Travel naked!
No, seriously, I like it. I like to be treated like I did something wrong. If you don't know what the back scatter x-ray machine is, or what it does, here is a little catch up reading:
http://www.swdtimes.com/swdtimes/2007/031307/story1.html http://www.ny1.com/ny1/content/index.jsp?stid=10&aid=67062 http://www.dailytimes.com.pk/default.asp?page=2007%5C03%5C08%5Cstory_8-3-2007_pg7_5 http://www.usatoday.com/travel/flights/2007-02-26-backscatter-usat_x.htm
Pick one, read them all, or search for a different one, they all kinda say the same thing. The TSA wants to see my sack, that's what it comes down to. And really, I kinda want them to see it. They would weep tears of joy, for a more beautiful sack has never been seen with backscatter x-ray.
I understand the need for security. I do. I don't want the plane I am on used as a missile. But it seems to me we are headed toward ruining our own freedom. I guess it is better that we ruin it instead of letting someone else ruin it for us.

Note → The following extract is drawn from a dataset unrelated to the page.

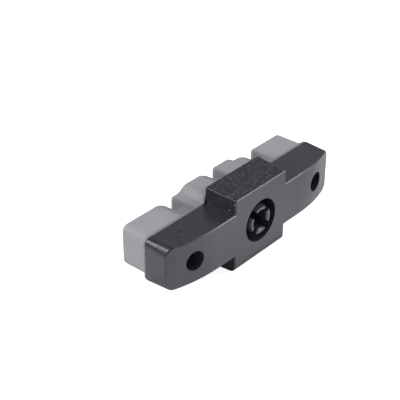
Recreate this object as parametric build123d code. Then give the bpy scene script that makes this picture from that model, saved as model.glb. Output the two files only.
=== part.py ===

I think, instead of the backscatter x-ray deal, we should just begin traveling naked. I like to travel and I have been on enough planes to know this isn't entirely appealing. I have seen plenty of people in airports that I would pay to never have to see them naked. But there is always a person or two who I wouldn't mind seeing naked. And I know I have been asked many many times to be seen naked, I am just that smoking hot. You know that I am.
I think if we all begin to travel naked, not only will there be no need for backscatter x-rays, strip searches, pat downs, shoe removal, and maybe even metal detectors, but we will be taking a step toward freedom, not away from it. Freedom from the restrictions of masking who we really are, with pants, and shirts. Free from the restrictions of ill fitting cheap clothing. Freedom to see each other for who we really are. Freedom and desire to go on huge diet and exercise programs. Freedom to feel awful about who we are and what we look like. All kinds of freedom. And I hope the airlines feel free to cover the seats in butcher paper that they change after every single flight, or I am also going to feel free to stand in the airplane the entire time no mater what that damn seat belt sign or the naked captain says.
1 Comments:
*intones* Your neekid captain has turned on the "sit your neekid butt down sign!"